* begin MATERIAL FOR THIS TASK *

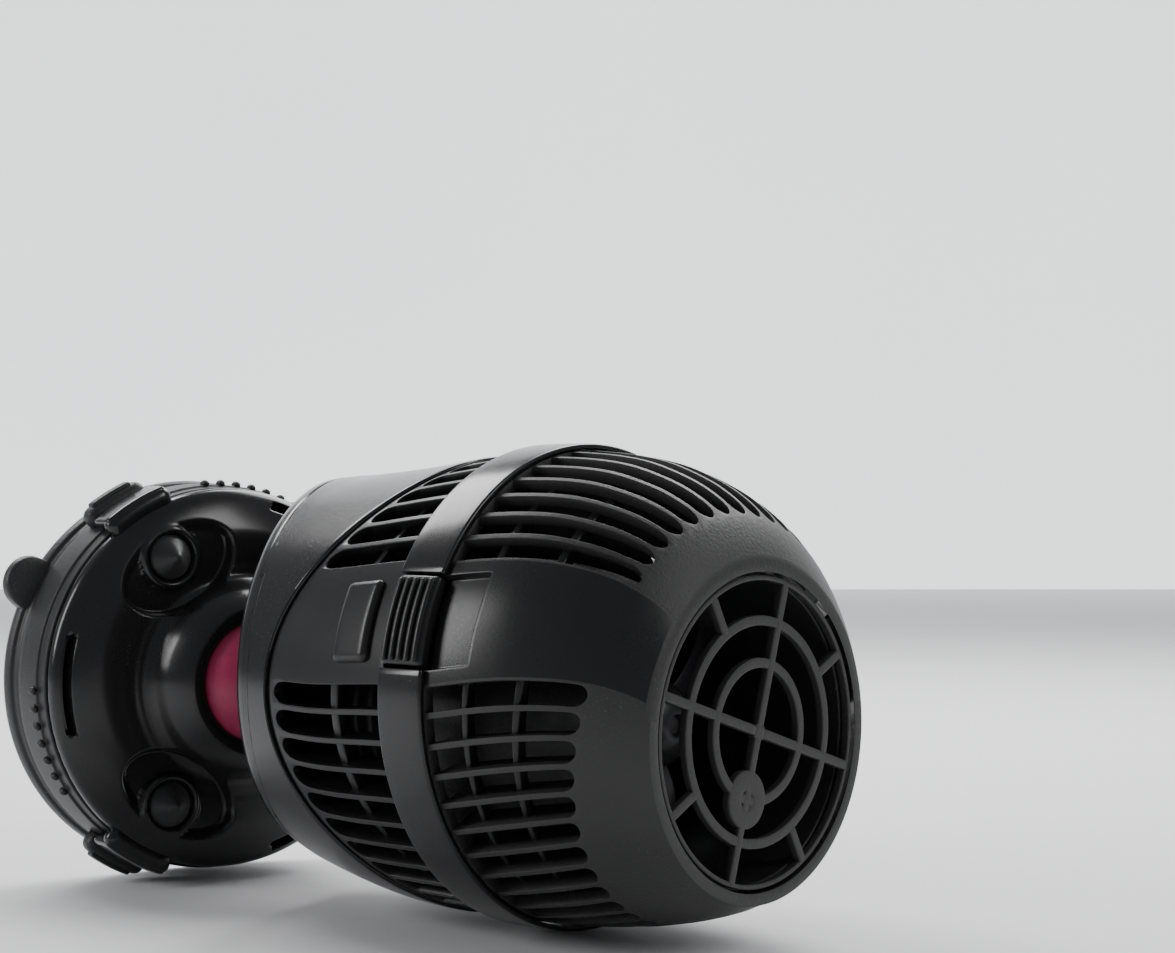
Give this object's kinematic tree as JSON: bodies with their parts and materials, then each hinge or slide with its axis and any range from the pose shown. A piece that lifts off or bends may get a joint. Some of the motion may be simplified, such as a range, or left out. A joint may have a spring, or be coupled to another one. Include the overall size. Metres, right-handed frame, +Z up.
{
  "type": "wave maker pump",
  "caption": "Aquarium wave maker pump: propeller in a slotted cage with a round outlet grille, aimed by a ball swivel on a round magnet holder with a domed cover.",
  "frame": {"origin": "centre of the holder's flat rubber face, where it sits on the aquarium glass", "axes": "+X straight out of the glass along the holder's axis, +Z up, +Y to the right when looking at the glass"},
  "size_m": [0.1641, 0.1131, 0.0912],
  "materials": {
    "black_gloss": "polished black moulded plastic with soft wide highlights",
    "black_satin": "semi-gloss black moulded plastic",
    "housing_matte": "matte black moulded plastic",
    "grille_matte": "matte dark grey moulded plastic",
    "propeller_plastic": "satin dark grey plastic",
    "latch_satin": "satin black plastic",
    "rubber": "soft black rubber",
    "ball_rubber": "satin magenta silicone rubber",
    "seat_plastic": "natural white slippery plastic",
    "steel": "zinc plated steel",
    "magnet": "nickel coated magnet",
    "copper": "enamelled copper winding",
    "ceramic": "ground white ceramic"
  },
  "bodies": {
    "holder": {"suction_base": "rubber", "magnet_housing": "housing_matte", "magnet_back_plate": "steel", "holder_magnet": "magnet", "dome_cover": "black_gloss", "rubber_peg_1": "rubber", "rubber_peg_2": "rubber", "rubber_peg_3": "rubber", "dome_screw_1": "steel", "dome_screw_2": "steel", "dome_screw_3": "steel"},
    "seat": {"ball_seat": "seat_plastic"},
    "ball": {"swivel_ball": "ball_rubber", "ball_stem": "black_satin", "stem_nut": "steel"},
    "pump": {"rear_hood": "black_gloss", "cable_gland": "rubber", "rear_cage": "black_satin", "band_upper": "black_gloss", "band_lower": "black_gloss", "motor_housing": "housing_matte", "motor_cap": "housing_matte", "stator_core": "steel", "stator_coil_rear": "copper", "stator_coil_front": "copper", "rear_bush": "ceramic", "rotor_shaft": "ceramic", "motor_bracket": "housing_matte"},
    "rotor": {"rotor_magnet": "magnet", "front_bush": "ceramic", "propeller": "propeller_plastic"},
    "cover": {"front_cage": "black_satin", "outlet_grille": "grille_matte", "flow_duct": "housing_matte"},
    "latch_left": {"latch_pad_left": "latch_satin"},
    "latch_right": {"latch_pad_right": "latch_satin"}
  },
  "joints": [
    {"name": "swivel_turn", "type": "hinge", "parent": "holder", "child": "seat", "pos_m": [0.031, 0, 0], "axis": [1, 0, 0], "continuous": true},
    {"name": "swivel_tilt", "type": "hinge", "parent": "seat", "child": "ball", "pos_m": [0.031, 0, 0], "axis": [0, 0, 1], "range_deg": [-66, 2]},
    {"name": "pump_roll", "type": "hinge", "parent": "ball", "child": "pump", "pos_m": [0.031, 0, 0], "axis": [0.848, 0.5299, 0], "range_deg": [-170, 170]},
    {"name": "propeller_spin", "type": "hinge", "parent": "pump", "child": "rotor", "pos_m": [0.11354, 0.02474, -0.0032], "axis": [0.9759, 0.2181, 0], "continuous": true},
    {"name": "cage_release", "type": "slide", "parent": "pump", "child": "cover", "axis": [0.9759, 0.2181, 0], "range_m": [0, 0.045]},
    {"name": "latch_left_press", "type": "slide", "parent": "pump", "child": "latch_left", "axis": [-0.2075, 0.9282, -0.309], "range_m": [0, 0.0015], "stiffness_N_per_m": 800},
    {"name": "latch_right_press", "type": "slide", "parent": "pump", "child": "latch_right", "axis": [0.2075, -0.9282, -0.309], "range_m": [0, 0.0015], "stiffness_N_per_m": 800}
  ]
}
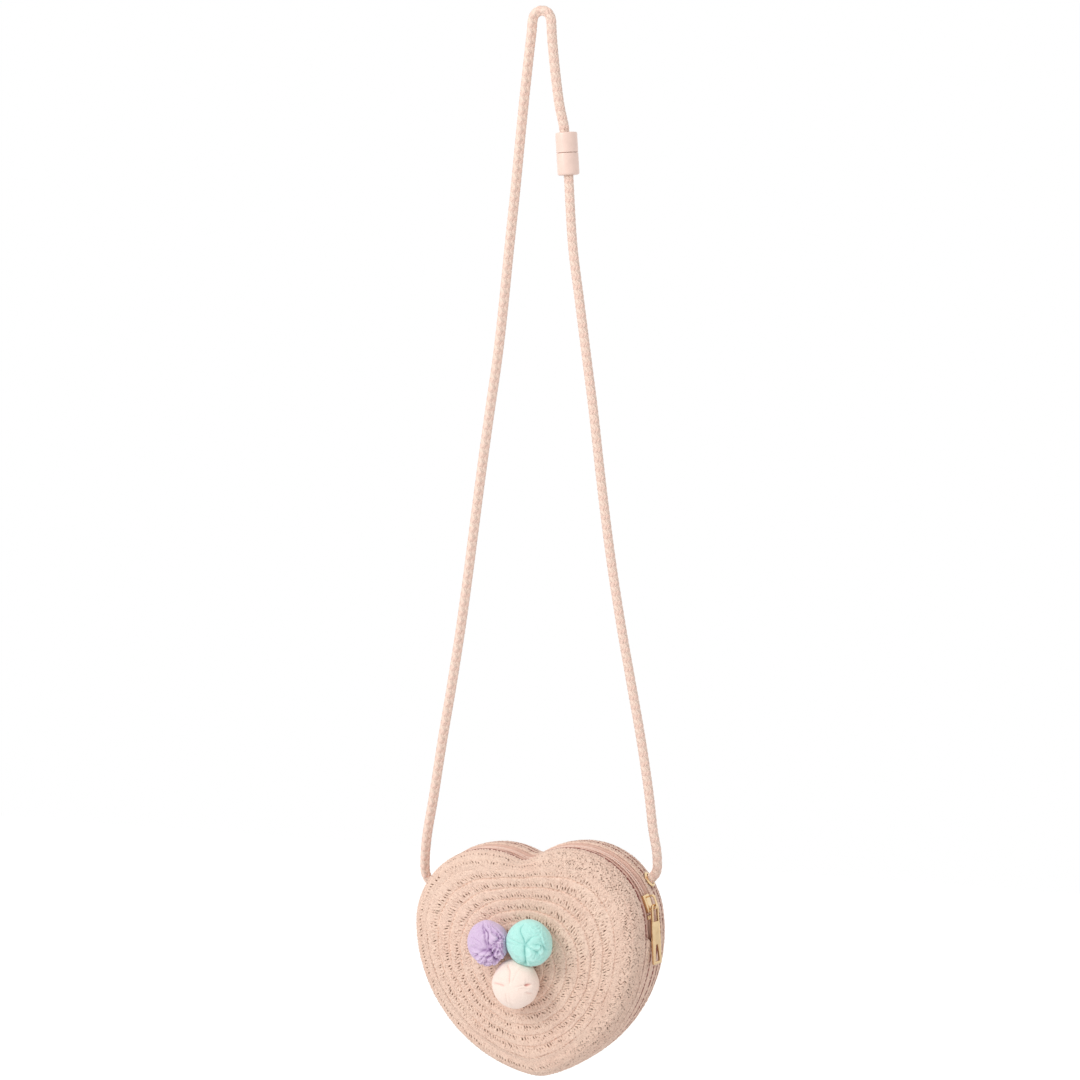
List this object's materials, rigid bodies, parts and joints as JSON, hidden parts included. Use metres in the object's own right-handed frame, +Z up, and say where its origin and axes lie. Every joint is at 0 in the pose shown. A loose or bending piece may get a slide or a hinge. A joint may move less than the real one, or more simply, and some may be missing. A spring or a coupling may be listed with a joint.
{
  "type": "straw bag",
  "caption": "Heart-shaped straw shoulder bag with a curved zip over the top, tulle pompoms on the front and a long braided rope strap with a clasp.",
  "frame": {"origin": "on the underside of the strap's top bend, where the bag hangs from a hook or a shoulder", "axes": "-Y faces the front with the pompoms, +X is the side with the zip slider and the clasp, +Z is up along the hanging strap"},
  "size_m": [0.1835, 0.0852, 0.7274],
  "materials": {
    "straw": "woven paper straw, matt",
    "lining": "plain cotton",
    "zip_tape": "woven tape, matt",
    "zip_coil": "nylon coil",
    "gold_metal": "light gold plate, polished",
    "rope": "braided cotton rope",
    "clasp_plastic": "smooth, satin",
    "tulle_lilac": "gathered tulle",
    "tulle_mint": "gathered tulle",
    "tulle_cream": "gathered tulle"
  },
  "bodies": {
    "bag_and_strap": {"front_shell": "straw", "back_shell": "straw", "front_lining": "lining", "back_lining": "lining", "zip_tape_front": "zip_tape", "zip_tape_rear": "zip_tape", "zip_coil_front": "zip_coil", "zip_coil_rear": "zip_coil", "zip_top_stop_front": "gold_metal", "zip_top_stop_rear": "gold_metal", "zip_bottom_stop": "gold_metal", "eyelet_left": "gold_metal", "eyelet_right": "gold_metal", "eyelet_washer_left": "gold_metal", "eyelet_washer_right": "gold_metal", "strap_rope": "rope", "strap_rope_lower": "rope", "strap_knot_left": "rope", "strap_knot_right": "rope", "clasp_socket": "clasp_plastic", "clasp_knot_upper": "rope", "pompom_lilac": "tulle_lilac", "pompom_mint": "tulle_mint", "pompom_cream": "tulle_cream"},
    "zip_slider": {"slider_body": "gold_metal", "slider_bail": "gold_metal"},
    "zip_pull": {"pull_tab": "gold_metal"},
    "clasp_lower_half": {"clasp_plug": "clasp_plastic", "clasp_knot_lower": "rope"}
  },
  "joints": [
    {"name": "slider_travel", "type": "hinge", "parent": "bag_and_strap", "child": "zip_slider", "pos_m": [0.02931, -0.006, -0.6135], "axis": [0, -1, 0], "range_deg": [0, 96]},
    {"name": "pull_swing", "type": "hinge", "parent": "zip_slider", "child": "zip_pull", "pos_m": [0.0848, -0.006, -0.59769], "axis": [-0.2079, -0.9781, 0], "range_deg": [0, 150]},
    {"name": "clasp_release", "type": "slide", "parent": "bag_and_strap", "child": "clasp_lower_half", "axis": [0.0628, 0, -0.998], "range_m": [0, 0.01], "deforming": ["strap_rope_lower"]}
  ]
}
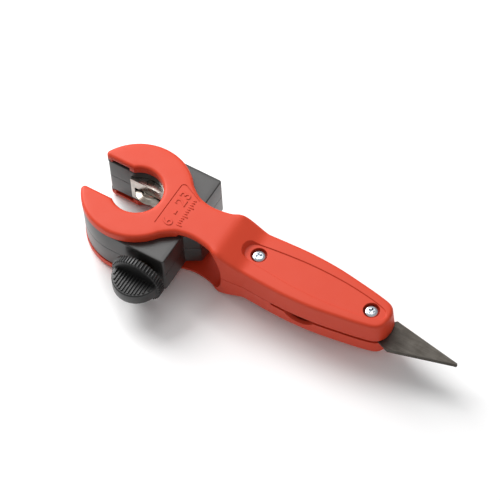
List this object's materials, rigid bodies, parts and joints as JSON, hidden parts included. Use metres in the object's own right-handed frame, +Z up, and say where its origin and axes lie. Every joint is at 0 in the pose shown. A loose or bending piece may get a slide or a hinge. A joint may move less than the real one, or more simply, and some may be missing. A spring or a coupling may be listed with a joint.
{
  "type": "ratcheting tube cutter",
  "caption": "Handheld tube cutter with a C-shaped ratcheting head, a knurled feed knob, a two-shell handle and a fold-out deburring blade.",
  "frame": {"origin": "centre of the bounding box's footprint, on the surface that the tool lies on", "axes": "+X along the handle from the ring to the blade's tip, +Z up through the ring's bore, -Y out of the feed knob"},
  "size_m": [0.2408, 0.0894, 0.0415],
  "materials": {
    "red_plastic": "satin glass-filled nylon",
    "black_plastic": "satin black plastic",
    "knob_plastic": "fine textured black plastic",
    "zinc_steel": "zinc plated",
    "bright_steel": "ground and polished",
    "blade_steel": "dark oxide finish",
    "brass": "turned"
  },
  "bodies": {
    "handle": {"upper_shell": "red_plastic", "lower_shell": "red_plastic", "upper_ratchet_ring": "bright_steel", "lower_ratchet_ring": "bright_steel", "front_case_screw": "zinc_steel", "rear_case_screw": "zinc_steel", "front_case_nut": "zinc_steel", "rear_case_nut": "zinc_steel", "pivot_bush": "bright_steel"},
    "head": {"head_upper": "black_plastic", "head_lower": "black_plastic", "head_screw_1": "zinc_steel", "head_screw_2": "zinc_steel", "head_screw_3": "zinc_steel", "head_screw_4": "zinc_steel", "front_roller_pin": "bright_steel", "rear_roller_pin": "bright_steel", "feed_bush": "brass", "pawl_spring": "bright_steel"},
    "pawl": {"pawl": "bright_steel"},
    "feed": {"feed_screw": "bright_steel", "feed_clip": "bright_steel", "knob": "knob_plastic"},
    "wheel_carriage": {"carriage": "bright_steel", "feed_nut": "brass", "wheel_pin": "bright_steel"},
    "wheel": {"cutting_wheel": "bright_steel"},
    "roller_front": {"front_roller": "bright_steel"},
    "roller_rear": {"rear_roller": "bright_steel"},
    "blade": {"deburring_blade": "blade_steel"}
  },
  "joints": [
    {"name": "head_swivel", "type": "hinge", "parent": "handle", "child": "head", "pos_m": [-0.09097, 0.0117, 0.02075], "axis": [0, 0, 1], "continuous": true},
    {"name": "pawl_slide", "type": "slide", "parent": "head", "child": "pawl", "axis": [1, 0, 0], "range_m": [0, 0.0016], "stiffness_N_per_m": 900, "springref_m": -0.003, "deforming": ["pawl_spring"]},
    {"name": "knob_turn", "type": "hinge", "parent": "head", "child": "feed", "pos_m": [-0.06647, -0.0283, 0.02075], "axis": [0, 1, 0], "range_deg": [-1681, 3361]},
    {"name": "carriage_slide", "type": "slide", "parent": "head", "child": "wheel_carriage", "axis": [0, -1, 0], "range_m": [-0.007, 0.014]},
    {"name": "wheel_spin", "type": "hinge", "parent": "wheel_carriage", "child": "wheel", "pos_m": [-0.09097, 0.0251, 0.02075], "axis": [0, 0, 1], "continuous": true},
    {"name": "front_roller_spin", "type": "hinge", "parent": "head", "child": "roller_front", "pos_m": [-0.09797, -0.0052, 0.02075], "axis": [0, 0, 1], "continuous": true},
    {"name": "rear_roller_spin", "type": "hinge", "parent": "head", "child": "roller_rear", "pos_m": [-0.08397, -0.0052, 0.02075], "axis": [0, 0, 1], "continuous": true},
    {"name": "blade_fold", "type": "hinge", "parent": "handle", "child": "blade", "pos_m": [0.06503, 0.0117, 0.02075], "axis": [0, 0, 1], "range_deg": [-168, 0]}
  ],
  "couplings": [
    {"joint": "knob_turn", "follows": "carriage_slide", "rad_per_m": 4188.8}
  ]
}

* end MATERIAL FOR THIS TASK *

> THE PROBLEM
Your answer should be a single number: how many lines in the data above include "that"?

> TASK ANSWER
2